I think both ways work, but it’s a bit risky to wear it as a dress during windy days since it’s fairly short. But I love it as a dress cos it’s very poofy since the skirt was a full flare-type skirt. And due to the poofiness (is there even such a word? haha), it makes it seem like I have a nice butt. Usually my butt looks completely flat, especially in one of my jeans. It looks horrible! I’m going to sell those jeans. I’m very anti-jeans lately. Jeans do not bode well with my thunder thighs.

Anyhoo, that is all. Time to sleep, and tomorrow… study time. Yaaaay. 

My original plan today was to wake up early and study all day. Instead, I overslept, watched some episodes of Veronica Mars on the laptop and surf the internet. -_-” I blame the fact that I have my own laptop now. The convenience of a wireless connection in the privacy of my own room is just too hard to resist!

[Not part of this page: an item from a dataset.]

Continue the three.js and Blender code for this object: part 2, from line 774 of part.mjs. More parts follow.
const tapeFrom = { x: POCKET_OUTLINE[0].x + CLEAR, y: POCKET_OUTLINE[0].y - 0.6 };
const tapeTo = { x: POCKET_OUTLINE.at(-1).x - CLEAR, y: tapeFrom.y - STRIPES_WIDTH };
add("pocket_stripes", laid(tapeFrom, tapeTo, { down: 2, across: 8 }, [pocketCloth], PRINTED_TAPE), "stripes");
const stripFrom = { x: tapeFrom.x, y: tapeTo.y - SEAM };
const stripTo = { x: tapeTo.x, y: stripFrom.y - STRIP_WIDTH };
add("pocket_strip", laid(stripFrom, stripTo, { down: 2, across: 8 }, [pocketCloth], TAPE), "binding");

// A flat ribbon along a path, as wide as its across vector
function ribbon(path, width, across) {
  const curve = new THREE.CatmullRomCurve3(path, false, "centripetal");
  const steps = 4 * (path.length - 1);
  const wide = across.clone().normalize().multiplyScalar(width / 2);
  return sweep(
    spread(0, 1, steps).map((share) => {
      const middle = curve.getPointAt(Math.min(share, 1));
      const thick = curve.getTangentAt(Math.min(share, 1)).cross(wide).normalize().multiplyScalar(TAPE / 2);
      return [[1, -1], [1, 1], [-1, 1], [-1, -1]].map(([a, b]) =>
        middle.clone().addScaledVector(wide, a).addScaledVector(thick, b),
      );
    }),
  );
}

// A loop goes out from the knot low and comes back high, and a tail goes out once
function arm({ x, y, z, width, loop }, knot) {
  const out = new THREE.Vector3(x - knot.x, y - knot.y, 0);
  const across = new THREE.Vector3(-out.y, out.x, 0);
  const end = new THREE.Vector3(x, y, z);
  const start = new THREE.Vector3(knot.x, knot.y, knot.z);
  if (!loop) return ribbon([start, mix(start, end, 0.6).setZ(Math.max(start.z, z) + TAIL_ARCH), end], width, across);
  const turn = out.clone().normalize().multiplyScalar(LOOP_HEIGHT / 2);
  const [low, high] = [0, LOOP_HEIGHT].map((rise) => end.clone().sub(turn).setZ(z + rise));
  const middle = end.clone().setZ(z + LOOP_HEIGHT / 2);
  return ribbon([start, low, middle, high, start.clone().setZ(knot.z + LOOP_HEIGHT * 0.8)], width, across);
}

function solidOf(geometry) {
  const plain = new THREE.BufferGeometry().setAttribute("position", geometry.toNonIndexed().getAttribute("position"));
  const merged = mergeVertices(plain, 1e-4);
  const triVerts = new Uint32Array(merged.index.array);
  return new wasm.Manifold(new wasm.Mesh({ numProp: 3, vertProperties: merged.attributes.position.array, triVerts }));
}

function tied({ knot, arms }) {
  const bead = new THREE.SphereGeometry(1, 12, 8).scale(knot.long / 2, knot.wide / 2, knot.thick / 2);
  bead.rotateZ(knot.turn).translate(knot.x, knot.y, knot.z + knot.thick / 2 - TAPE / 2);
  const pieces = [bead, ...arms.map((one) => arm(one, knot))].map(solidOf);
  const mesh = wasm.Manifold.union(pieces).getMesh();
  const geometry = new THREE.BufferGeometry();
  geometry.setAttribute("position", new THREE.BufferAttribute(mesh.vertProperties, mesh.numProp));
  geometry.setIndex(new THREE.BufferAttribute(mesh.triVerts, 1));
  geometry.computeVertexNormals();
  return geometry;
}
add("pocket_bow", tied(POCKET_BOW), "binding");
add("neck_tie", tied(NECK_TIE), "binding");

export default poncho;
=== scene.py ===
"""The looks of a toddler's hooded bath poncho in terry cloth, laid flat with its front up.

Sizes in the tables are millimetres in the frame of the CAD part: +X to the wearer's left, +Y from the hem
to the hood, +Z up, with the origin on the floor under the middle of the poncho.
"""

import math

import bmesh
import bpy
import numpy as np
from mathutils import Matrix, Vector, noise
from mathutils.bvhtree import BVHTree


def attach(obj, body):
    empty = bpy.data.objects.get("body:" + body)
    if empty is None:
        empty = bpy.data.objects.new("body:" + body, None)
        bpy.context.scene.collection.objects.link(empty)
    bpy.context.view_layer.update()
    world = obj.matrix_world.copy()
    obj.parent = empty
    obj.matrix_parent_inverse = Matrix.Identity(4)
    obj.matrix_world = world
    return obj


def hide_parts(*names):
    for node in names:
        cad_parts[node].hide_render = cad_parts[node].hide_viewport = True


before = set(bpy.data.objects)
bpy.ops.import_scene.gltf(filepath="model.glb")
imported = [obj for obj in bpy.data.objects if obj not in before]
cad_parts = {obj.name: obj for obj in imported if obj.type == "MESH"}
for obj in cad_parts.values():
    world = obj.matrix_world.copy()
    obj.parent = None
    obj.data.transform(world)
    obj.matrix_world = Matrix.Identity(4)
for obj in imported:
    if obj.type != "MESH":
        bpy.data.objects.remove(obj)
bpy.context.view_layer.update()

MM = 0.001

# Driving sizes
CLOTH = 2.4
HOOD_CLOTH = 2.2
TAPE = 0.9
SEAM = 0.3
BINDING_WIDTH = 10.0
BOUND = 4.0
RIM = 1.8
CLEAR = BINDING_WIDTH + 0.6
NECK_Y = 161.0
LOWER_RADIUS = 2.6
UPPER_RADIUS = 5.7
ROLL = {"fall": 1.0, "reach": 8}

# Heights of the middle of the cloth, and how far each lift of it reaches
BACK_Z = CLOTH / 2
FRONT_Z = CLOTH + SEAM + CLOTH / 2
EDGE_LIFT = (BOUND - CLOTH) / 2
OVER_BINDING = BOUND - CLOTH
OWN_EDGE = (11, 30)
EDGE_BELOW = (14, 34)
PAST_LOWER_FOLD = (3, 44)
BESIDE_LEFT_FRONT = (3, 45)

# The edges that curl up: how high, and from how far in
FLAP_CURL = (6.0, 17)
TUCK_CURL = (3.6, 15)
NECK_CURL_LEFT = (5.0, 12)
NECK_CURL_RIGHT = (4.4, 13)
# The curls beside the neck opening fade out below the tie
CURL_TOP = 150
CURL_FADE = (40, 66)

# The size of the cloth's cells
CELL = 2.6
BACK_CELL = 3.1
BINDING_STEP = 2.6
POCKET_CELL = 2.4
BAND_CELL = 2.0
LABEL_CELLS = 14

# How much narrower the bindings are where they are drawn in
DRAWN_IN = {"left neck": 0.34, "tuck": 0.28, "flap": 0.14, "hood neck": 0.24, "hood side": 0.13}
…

I’ve been looking at online fashion websites and shopping websites. Despite not being very fashionable, I love looking at pretty clothes/shoes/accessories/etc and I love dressing up. I have a stack of fashion magazines by my bed that I religiously buy each month (even though I’m quite broke and magazines cost a bomb!).

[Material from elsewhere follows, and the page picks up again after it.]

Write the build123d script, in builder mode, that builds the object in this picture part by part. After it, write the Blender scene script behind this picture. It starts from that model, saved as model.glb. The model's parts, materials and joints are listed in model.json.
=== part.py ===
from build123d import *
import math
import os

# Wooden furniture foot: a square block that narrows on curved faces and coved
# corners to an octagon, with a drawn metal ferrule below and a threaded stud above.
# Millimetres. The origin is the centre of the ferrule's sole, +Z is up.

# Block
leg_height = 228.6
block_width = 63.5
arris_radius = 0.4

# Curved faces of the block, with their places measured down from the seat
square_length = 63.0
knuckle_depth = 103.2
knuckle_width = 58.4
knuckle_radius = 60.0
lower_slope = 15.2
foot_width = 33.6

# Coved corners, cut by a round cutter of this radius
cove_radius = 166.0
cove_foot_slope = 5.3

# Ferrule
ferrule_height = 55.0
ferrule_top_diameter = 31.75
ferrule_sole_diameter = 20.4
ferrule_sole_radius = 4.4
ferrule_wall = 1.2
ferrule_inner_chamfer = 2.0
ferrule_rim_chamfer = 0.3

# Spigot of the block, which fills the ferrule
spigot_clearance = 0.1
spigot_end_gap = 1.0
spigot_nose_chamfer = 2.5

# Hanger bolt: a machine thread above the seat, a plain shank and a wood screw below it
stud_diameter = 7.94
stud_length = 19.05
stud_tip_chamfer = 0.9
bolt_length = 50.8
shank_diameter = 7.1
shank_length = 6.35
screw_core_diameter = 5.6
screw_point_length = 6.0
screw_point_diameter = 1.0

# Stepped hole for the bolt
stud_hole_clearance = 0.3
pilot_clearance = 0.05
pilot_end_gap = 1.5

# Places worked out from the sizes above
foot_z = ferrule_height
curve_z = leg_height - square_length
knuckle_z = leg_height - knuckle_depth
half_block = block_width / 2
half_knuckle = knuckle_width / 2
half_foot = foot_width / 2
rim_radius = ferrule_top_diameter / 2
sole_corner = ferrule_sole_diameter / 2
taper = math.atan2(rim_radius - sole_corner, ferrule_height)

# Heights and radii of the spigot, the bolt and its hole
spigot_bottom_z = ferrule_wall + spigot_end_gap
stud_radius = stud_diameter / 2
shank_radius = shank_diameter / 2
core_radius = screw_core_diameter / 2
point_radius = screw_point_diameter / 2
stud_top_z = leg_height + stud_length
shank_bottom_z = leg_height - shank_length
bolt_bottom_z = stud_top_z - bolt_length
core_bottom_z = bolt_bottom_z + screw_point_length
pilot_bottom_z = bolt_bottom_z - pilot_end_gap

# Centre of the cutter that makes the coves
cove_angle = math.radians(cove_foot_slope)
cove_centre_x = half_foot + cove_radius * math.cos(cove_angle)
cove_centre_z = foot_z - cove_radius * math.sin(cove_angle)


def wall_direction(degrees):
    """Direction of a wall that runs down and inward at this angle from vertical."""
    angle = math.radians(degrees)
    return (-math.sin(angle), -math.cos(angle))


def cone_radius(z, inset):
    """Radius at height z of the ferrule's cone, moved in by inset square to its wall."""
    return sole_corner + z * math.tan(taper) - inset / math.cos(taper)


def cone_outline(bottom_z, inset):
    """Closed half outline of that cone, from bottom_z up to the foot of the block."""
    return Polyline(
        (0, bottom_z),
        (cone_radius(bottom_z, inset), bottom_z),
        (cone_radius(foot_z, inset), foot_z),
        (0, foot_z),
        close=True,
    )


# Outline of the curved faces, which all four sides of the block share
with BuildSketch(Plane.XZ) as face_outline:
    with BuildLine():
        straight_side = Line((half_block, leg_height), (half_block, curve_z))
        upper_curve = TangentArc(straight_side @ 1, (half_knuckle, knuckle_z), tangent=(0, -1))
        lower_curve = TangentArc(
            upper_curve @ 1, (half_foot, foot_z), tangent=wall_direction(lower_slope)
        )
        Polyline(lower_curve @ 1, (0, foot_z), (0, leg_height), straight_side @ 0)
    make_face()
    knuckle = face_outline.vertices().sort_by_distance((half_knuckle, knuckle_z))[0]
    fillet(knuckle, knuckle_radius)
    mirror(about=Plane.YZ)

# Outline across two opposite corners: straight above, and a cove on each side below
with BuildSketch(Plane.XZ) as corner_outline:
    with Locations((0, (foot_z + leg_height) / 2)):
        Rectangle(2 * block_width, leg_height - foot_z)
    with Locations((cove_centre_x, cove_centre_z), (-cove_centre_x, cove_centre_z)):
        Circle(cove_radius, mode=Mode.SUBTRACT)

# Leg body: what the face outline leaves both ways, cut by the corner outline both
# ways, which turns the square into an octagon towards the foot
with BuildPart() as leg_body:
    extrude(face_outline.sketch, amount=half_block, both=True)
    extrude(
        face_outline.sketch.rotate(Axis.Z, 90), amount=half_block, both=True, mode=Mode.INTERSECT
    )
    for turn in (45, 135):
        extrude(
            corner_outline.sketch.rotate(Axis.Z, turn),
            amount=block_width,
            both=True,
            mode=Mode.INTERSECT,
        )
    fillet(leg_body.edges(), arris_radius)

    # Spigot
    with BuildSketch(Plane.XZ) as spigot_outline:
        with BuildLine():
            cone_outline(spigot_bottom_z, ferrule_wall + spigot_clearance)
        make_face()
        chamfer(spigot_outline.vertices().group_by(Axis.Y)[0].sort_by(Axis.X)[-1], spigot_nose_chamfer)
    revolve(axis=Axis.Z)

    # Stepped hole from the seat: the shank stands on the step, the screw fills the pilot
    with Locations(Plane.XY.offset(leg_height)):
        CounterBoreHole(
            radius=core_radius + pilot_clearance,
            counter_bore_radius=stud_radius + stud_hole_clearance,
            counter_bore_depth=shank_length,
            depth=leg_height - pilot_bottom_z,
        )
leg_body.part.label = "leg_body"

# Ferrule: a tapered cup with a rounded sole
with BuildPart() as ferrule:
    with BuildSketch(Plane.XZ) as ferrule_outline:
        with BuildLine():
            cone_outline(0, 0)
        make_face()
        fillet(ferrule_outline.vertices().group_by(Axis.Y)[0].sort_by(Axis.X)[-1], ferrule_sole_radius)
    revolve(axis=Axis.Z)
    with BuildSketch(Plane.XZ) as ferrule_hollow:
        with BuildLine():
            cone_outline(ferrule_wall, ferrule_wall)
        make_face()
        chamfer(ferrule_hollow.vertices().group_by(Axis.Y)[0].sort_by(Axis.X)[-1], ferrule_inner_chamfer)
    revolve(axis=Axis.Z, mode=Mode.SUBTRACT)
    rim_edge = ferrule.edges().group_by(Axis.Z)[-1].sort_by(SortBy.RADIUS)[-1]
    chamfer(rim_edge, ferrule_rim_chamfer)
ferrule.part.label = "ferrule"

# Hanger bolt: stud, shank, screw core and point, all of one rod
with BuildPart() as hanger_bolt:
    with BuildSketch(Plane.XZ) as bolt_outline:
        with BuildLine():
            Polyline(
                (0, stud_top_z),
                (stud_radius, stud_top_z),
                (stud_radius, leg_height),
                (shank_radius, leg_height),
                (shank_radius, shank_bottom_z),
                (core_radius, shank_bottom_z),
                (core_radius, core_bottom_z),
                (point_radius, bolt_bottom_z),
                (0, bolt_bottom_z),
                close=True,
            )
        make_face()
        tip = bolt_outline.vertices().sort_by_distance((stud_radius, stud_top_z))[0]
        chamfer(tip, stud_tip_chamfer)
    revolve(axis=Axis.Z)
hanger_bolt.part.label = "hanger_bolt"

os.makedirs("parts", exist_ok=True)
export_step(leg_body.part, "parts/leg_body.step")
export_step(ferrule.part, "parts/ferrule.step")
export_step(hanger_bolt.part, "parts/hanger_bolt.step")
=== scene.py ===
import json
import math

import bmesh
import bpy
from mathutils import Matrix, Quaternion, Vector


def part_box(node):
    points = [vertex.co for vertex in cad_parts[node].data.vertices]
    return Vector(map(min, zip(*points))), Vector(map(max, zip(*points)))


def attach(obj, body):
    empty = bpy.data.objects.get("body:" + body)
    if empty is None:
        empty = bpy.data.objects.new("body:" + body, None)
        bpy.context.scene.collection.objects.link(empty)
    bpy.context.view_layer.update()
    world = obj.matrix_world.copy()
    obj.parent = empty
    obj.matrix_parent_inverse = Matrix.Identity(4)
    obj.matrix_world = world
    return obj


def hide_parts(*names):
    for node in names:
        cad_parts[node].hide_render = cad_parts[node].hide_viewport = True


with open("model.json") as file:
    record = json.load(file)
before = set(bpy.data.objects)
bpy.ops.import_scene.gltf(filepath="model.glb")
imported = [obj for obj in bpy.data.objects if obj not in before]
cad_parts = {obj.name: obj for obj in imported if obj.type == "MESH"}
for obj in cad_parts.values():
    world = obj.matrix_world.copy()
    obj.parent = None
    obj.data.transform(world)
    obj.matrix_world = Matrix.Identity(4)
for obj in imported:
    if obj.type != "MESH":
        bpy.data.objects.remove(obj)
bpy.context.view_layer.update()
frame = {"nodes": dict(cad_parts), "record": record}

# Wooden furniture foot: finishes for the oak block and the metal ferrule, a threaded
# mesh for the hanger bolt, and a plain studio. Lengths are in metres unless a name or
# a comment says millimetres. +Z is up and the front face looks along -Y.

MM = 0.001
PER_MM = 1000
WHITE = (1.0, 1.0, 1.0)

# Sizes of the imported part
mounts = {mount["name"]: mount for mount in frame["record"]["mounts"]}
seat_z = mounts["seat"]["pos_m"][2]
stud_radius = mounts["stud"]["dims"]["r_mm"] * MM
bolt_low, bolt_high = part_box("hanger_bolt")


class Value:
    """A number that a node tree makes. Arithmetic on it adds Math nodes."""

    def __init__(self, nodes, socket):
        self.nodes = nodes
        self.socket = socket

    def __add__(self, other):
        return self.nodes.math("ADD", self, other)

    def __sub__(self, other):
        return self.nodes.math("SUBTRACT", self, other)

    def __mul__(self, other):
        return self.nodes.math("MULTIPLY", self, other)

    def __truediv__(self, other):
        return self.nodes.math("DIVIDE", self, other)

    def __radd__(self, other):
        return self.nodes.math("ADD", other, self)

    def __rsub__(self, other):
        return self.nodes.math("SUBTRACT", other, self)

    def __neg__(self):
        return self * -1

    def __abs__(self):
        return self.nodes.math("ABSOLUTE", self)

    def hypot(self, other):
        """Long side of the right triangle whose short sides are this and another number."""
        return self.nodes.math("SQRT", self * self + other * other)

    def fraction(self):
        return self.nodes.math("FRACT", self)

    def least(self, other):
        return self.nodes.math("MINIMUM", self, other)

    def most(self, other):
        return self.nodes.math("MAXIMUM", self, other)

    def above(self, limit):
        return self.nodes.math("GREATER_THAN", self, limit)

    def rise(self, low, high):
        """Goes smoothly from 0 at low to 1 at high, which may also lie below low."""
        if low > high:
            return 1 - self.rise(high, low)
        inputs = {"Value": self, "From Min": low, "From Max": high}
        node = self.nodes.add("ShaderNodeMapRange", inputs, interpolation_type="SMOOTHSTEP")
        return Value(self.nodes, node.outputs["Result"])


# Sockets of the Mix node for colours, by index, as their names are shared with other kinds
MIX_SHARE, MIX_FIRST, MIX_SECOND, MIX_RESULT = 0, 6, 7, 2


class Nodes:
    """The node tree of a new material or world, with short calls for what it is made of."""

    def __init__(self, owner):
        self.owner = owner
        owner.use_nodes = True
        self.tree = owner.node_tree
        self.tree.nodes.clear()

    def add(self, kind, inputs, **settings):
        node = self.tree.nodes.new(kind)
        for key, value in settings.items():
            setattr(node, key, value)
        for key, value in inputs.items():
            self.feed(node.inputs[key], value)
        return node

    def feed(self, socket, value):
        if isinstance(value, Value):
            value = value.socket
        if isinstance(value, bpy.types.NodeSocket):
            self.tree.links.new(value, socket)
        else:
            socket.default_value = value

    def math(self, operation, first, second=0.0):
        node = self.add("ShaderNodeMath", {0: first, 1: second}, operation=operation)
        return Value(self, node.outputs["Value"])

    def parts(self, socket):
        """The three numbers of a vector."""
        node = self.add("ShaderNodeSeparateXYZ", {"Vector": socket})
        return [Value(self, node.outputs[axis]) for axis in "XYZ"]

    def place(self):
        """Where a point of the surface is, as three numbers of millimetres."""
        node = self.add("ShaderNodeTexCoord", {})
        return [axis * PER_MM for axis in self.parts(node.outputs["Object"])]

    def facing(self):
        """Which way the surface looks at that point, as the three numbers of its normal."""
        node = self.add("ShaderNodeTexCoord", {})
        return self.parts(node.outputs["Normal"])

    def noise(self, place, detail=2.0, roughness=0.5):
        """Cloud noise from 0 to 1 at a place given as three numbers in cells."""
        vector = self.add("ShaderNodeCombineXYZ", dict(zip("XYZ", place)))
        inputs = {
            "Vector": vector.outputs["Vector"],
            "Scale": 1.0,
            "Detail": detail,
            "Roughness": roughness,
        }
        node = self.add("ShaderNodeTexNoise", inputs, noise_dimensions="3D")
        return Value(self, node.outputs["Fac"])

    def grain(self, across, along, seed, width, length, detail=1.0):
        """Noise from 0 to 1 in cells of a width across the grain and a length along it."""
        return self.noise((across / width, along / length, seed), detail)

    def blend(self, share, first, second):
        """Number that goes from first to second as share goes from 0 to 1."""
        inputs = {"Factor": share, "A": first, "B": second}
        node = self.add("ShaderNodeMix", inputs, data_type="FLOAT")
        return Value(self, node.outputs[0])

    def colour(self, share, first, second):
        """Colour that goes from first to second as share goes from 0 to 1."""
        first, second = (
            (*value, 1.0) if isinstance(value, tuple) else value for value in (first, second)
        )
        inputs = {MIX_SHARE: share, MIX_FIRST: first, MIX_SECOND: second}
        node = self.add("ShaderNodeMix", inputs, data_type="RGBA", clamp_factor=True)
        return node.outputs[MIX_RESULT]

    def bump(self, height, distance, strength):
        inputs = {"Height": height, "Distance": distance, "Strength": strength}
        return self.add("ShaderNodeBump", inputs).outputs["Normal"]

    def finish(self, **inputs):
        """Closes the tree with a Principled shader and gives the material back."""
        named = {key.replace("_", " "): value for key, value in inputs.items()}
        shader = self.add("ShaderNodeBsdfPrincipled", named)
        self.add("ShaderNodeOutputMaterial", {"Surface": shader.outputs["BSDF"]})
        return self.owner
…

Ever since I came back from Malaysia in July, I haven’t bought anything that wasn’t a necessity, spending only on food and medicine. I didn’t buy as much as I hoped from my trip, because everything was so small in size! It still makes me weep thinking about how in some shops, I couldn’t even squeeze into an L. :’( I dread to think about next year, when I’ll be going to Singapore to live for 6 months. Would I have to bring all my clothes from home? Gah.

Anyway, I went out the other day and saw the shirt dress that I love! And best of all, it was on sale, only $20! This may sound extremely shallow, but for some reason, shopping really does lift my spirits. Especially if I’ve snagged a bargain. And yesterday, I bought a dress online from Velvet Ribbon and I just emailed again to buy a hoodie as well. Oh my gawd I’m such a shopaholic. But the total is only RM98 and if you convert the currency, it’s so worth it! I love living overseas haha.

Anyhoo… the purchases:

(pictures courtesy of Velvet Ribbon)

The boyfriend thinks the dress is too bright and colourful but it’s precisely why I love it! It’s absolutely perfect for bright sunny days, and even for winter to brighten up those gloomy days. I hate dressing in dark and dreary colours during winter cos the weather already makes me feel miserable. As for the hoodie, the boyfriend doesn’t know… yet. Hehe. It’s amazing how easy it is to shop online. Sigh, in the past, to stop myself from shopping, I just stayed at home so I won’t get tempted. But that’s how I found out about online shopping, cos I was so bored at home that I started surfing the net all day. Back then, it was more for books and dvds, but now you can even buy pets online! The world is crazy, I tell ya.

update: i received the items from VR. totally worth it, and it’s exactly how it looks on the website. so happy!! whee! :D

Oh yes, and the shirt dress I mentioned earlier? It’s such a versatile item that I could imagine the different ways I could wear it. But why imagine, when I can just do a dress-up?

worn with a belt

worn with a belt

schoolgirl look

schoolgirl look

schoolgirl look 2.0

schoolgirl look 2.0

with vest

with vest

Man I seriously have to stop procrastinating and focus on studying. Can’t believe I had more than a week to study, and now I only have four days to study. Tomorrow, I will make myself sit down at my desk and study productively. Yes, yes. No more shopping online or looking at fashion websites. But since it’s the end of the day, I might as well look a bit more before heading to sleep, hehe.